> **GIVEN INSTRUCTION**
Begin with the line that contains "Model this object" and end with the line that contains "from math import ceil, cos, radians, tan", transcribing exactly each line in that stretch and no other.

== == ==

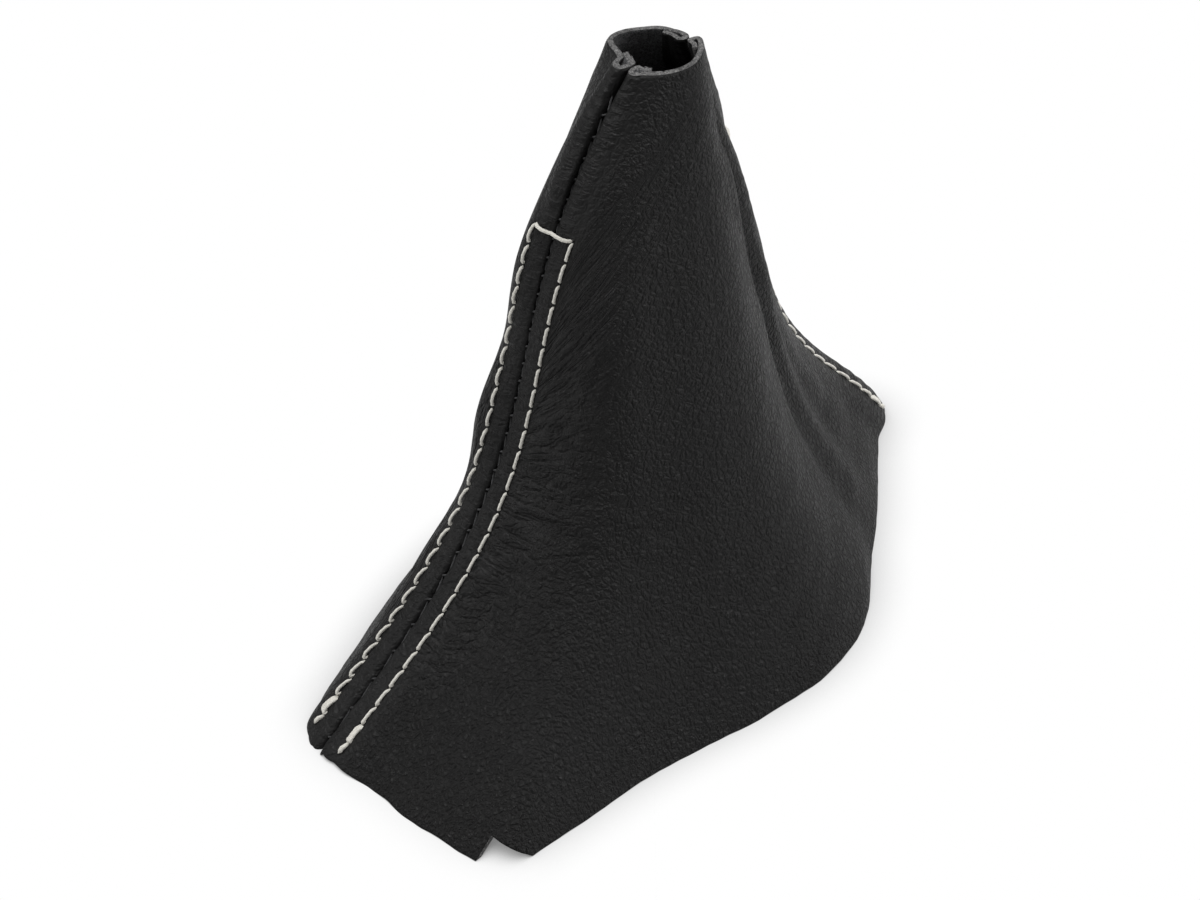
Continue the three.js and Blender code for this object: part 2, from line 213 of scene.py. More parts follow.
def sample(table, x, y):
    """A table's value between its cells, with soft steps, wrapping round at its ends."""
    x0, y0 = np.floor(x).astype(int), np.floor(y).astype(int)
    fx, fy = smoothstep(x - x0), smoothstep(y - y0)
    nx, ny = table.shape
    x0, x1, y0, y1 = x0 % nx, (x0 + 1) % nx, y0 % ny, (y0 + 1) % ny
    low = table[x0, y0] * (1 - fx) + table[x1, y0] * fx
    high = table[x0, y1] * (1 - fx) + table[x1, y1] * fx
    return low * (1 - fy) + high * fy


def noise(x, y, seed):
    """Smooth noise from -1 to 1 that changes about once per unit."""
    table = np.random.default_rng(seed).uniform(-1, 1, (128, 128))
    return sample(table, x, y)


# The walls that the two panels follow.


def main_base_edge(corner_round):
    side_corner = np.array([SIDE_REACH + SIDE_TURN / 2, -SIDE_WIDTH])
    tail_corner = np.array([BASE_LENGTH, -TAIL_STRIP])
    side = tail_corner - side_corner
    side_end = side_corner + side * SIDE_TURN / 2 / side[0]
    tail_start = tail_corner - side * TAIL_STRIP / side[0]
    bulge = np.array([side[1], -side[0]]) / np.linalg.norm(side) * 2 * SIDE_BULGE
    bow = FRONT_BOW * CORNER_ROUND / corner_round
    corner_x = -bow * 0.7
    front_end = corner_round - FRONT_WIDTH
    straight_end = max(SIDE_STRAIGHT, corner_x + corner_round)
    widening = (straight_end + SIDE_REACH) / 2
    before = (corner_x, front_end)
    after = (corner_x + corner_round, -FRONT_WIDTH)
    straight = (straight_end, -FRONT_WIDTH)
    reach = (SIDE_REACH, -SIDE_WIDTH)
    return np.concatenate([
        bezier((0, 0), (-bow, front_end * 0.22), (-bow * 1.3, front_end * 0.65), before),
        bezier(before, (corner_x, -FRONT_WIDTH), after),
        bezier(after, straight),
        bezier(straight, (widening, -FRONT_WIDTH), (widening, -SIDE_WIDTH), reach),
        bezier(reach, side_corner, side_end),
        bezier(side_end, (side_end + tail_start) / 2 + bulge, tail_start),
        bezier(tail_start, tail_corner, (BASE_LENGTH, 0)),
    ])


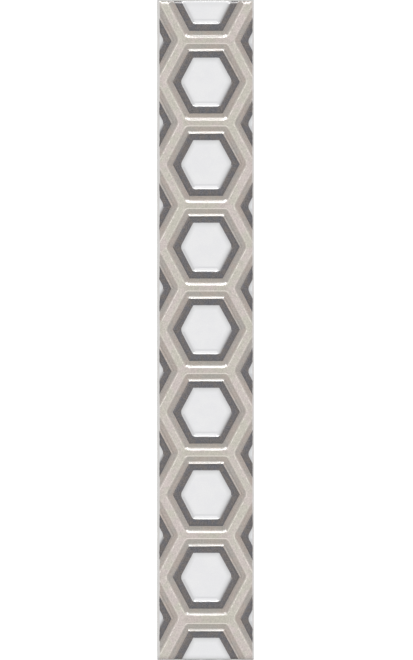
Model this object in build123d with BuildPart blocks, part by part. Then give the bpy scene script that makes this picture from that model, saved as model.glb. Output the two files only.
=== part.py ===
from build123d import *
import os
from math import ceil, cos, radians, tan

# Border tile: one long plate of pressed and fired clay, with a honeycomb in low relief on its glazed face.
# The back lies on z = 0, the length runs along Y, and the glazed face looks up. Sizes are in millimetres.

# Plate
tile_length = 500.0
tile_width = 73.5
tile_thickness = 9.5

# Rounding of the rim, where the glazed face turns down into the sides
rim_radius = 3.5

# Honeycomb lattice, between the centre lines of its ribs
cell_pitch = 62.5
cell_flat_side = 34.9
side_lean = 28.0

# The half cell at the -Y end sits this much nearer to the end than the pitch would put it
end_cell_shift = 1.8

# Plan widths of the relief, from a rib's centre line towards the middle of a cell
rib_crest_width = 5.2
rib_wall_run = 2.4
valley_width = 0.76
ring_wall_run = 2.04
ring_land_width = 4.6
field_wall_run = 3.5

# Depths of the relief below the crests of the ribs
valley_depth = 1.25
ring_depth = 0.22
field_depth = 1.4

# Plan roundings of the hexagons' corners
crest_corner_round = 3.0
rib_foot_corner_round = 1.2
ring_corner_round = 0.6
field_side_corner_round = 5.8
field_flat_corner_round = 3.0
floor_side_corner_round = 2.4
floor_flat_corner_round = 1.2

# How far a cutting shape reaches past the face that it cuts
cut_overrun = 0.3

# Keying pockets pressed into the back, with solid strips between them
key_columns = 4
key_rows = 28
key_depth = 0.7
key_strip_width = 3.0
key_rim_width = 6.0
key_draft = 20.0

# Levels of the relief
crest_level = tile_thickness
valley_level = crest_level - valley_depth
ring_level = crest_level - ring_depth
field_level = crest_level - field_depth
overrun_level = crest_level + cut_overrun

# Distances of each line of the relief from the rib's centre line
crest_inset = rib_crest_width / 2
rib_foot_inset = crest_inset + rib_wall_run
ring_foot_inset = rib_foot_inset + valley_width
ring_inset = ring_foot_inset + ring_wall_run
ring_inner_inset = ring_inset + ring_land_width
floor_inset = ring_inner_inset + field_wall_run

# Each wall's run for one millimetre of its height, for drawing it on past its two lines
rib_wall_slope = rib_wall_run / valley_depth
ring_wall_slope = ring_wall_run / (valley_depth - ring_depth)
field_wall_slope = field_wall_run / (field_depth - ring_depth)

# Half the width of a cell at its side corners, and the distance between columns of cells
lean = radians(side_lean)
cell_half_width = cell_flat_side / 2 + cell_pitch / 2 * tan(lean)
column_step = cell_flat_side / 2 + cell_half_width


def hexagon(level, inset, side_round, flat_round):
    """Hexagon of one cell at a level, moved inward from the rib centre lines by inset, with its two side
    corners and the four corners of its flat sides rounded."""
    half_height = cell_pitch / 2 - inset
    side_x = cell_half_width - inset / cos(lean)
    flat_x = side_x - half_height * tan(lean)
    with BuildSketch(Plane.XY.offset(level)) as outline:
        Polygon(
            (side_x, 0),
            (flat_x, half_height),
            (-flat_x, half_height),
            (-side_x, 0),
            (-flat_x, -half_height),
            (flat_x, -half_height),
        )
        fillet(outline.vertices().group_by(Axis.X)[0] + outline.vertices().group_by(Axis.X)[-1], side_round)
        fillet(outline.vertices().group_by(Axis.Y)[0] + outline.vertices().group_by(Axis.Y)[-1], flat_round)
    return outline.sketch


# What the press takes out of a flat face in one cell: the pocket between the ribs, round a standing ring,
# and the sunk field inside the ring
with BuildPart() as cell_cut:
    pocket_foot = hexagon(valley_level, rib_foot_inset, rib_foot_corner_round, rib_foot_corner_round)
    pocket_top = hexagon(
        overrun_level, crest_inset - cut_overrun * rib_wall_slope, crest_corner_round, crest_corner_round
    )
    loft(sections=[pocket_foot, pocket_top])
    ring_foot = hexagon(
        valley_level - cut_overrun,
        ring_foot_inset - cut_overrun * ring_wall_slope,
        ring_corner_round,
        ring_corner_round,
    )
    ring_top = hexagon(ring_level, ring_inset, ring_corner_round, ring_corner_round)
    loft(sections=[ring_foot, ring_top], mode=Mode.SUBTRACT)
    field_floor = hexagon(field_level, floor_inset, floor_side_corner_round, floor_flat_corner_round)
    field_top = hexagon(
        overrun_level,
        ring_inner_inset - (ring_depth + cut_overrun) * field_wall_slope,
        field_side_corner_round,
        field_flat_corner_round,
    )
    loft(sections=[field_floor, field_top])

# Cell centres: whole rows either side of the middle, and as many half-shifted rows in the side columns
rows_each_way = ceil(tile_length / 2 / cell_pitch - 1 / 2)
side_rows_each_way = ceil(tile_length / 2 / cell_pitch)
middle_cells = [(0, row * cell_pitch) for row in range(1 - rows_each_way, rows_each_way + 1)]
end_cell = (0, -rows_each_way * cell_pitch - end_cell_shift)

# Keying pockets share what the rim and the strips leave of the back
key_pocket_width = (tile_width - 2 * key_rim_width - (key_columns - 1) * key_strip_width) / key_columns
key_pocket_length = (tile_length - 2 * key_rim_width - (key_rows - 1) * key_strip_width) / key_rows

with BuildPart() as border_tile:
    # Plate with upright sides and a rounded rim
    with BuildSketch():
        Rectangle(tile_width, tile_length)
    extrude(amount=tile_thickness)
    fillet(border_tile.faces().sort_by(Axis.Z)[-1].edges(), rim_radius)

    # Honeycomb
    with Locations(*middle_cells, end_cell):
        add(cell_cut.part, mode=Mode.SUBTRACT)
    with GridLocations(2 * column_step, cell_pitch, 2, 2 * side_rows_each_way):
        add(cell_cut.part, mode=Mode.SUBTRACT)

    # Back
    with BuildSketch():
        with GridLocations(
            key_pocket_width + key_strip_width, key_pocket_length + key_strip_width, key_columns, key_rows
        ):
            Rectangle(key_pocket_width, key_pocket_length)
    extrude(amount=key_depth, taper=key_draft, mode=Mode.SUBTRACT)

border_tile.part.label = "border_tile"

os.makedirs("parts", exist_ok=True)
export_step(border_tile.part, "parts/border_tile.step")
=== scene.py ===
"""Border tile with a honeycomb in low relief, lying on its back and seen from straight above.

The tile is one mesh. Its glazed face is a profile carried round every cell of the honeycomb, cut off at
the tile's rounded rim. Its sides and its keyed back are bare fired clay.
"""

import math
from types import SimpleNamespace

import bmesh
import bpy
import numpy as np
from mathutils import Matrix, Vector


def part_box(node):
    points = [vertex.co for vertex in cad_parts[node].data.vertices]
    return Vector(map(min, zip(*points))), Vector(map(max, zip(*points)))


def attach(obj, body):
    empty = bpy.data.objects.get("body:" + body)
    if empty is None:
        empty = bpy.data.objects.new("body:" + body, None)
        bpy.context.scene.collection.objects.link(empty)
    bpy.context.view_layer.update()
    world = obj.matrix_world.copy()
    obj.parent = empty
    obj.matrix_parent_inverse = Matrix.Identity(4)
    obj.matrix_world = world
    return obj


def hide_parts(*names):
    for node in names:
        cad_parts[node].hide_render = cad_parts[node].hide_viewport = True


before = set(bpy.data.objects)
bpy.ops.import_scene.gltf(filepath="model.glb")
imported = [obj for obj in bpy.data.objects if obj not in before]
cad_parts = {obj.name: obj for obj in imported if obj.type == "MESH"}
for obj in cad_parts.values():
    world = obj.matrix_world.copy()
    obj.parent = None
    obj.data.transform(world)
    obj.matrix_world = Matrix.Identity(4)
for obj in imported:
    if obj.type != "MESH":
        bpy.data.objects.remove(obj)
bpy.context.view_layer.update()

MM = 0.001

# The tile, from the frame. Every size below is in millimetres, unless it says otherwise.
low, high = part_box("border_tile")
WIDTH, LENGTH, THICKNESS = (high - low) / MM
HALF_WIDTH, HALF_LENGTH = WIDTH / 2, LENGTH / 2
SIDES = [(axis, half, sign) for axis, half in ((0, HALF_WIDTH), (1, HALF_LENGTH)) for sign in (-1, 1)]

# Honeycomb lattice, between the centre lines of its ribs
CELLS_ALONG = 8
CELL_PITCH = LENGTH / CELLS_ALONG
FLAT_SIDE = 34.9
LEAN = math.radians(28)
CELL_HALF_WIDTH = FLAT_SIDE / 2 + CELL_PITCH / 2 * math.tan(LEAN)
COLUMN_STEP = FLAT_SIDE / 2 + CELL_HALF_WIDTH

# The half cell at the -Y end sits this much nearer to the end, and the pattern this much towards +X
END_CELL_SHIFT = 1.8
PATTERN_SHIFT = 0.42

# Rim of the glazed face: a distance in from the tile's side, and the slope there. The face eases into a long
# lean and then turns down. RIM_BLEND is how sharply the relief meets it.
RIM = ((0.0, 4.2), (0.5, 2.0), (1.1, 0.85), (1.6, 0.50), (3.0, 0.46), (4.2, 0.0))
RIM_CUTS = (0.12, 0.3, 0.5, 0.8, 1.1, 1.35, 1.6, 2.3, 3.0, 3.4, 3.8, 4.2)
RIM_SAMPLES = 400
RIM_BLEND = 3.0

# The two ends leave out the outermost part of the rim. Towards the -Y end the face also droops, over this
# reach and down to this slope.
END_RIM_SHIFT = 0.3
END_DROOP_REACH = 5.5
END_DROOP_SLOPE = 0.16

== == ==

> **RESULT OF THIS EXERCISE**
Model this object in build123d with BuildPart blocks, part by part. Then give the bpy scene script that makes this picture from that model, saved as model.glb. Output the two files only.
=== part.py ===
from build123d import *
import os
from math import ceil, cos, radians, tan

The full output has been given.